Indo-Pak Relations: Simmering Border Heat
Open|September 7, 2015
NSA-level talks called off. LoC tensions on the rise. Non-state actors on a rampage. Is Pakistan's military brass emboldened by an upcoming opportunity in Afghanistan?
Ullekh NP
Indo-Pak Relations: Simmering Border Heat

Mohammad Naveed, the Pakistani national and alleged Lashkar-e-Toiba operative arrested in early August from Udhampur, Jammu & Kashmir, is believed to have spilled the beans about the training he got in camps run by the Pakistan’s military.
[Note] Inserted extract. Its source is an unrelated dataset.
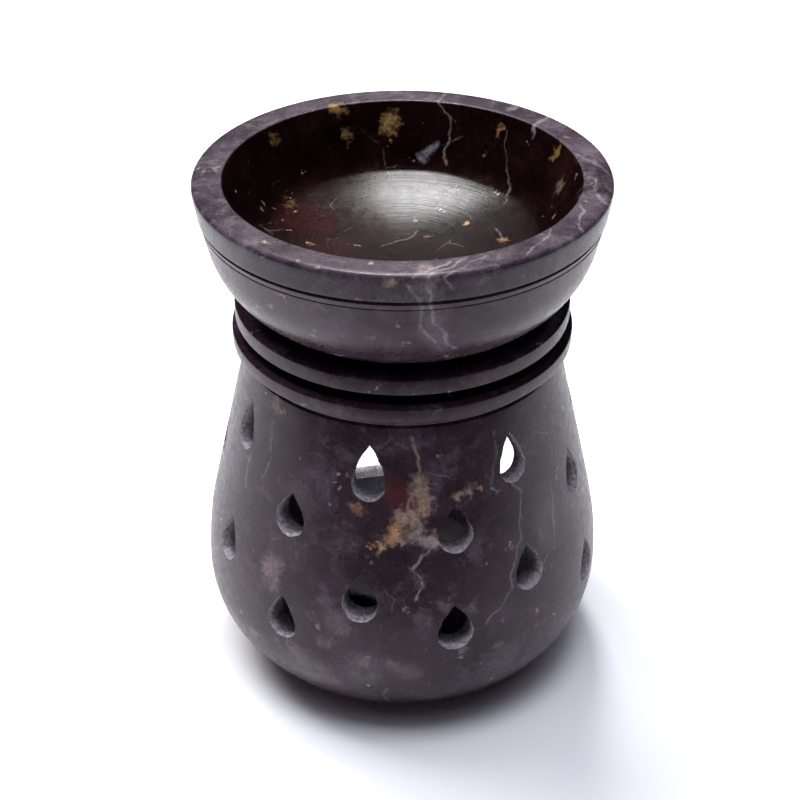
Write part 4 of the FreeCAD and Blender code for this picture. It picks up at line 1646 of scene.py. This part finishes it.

A senior government official tells Open that the “young man has been talking like a parrot and is therefore a major embarrassment for the Pakistani government”, which has done nothing to stop its powerful army from financing and equipping non-state actors to wage a war on India. “Naveed, or Qasim that he sometimes claims he is, may be small fry in the LeT scheme of things, but since he is not trained to hold back truth the way some hardened terrorists do, India has got specific information about the designs of the Pakistani military along the Indian border and has enough substance to confront any official from that country,” says the official, requesting anonymity. Another Home Ministry official confirms this, adding that “the bulk of evidence against Pakistani inaction in pursuing perpetrators of the 26/11 Mumbai attacks, too, would have been too much to handle [for Pakistan’s National Security Advisor Sartaj Aziz]”.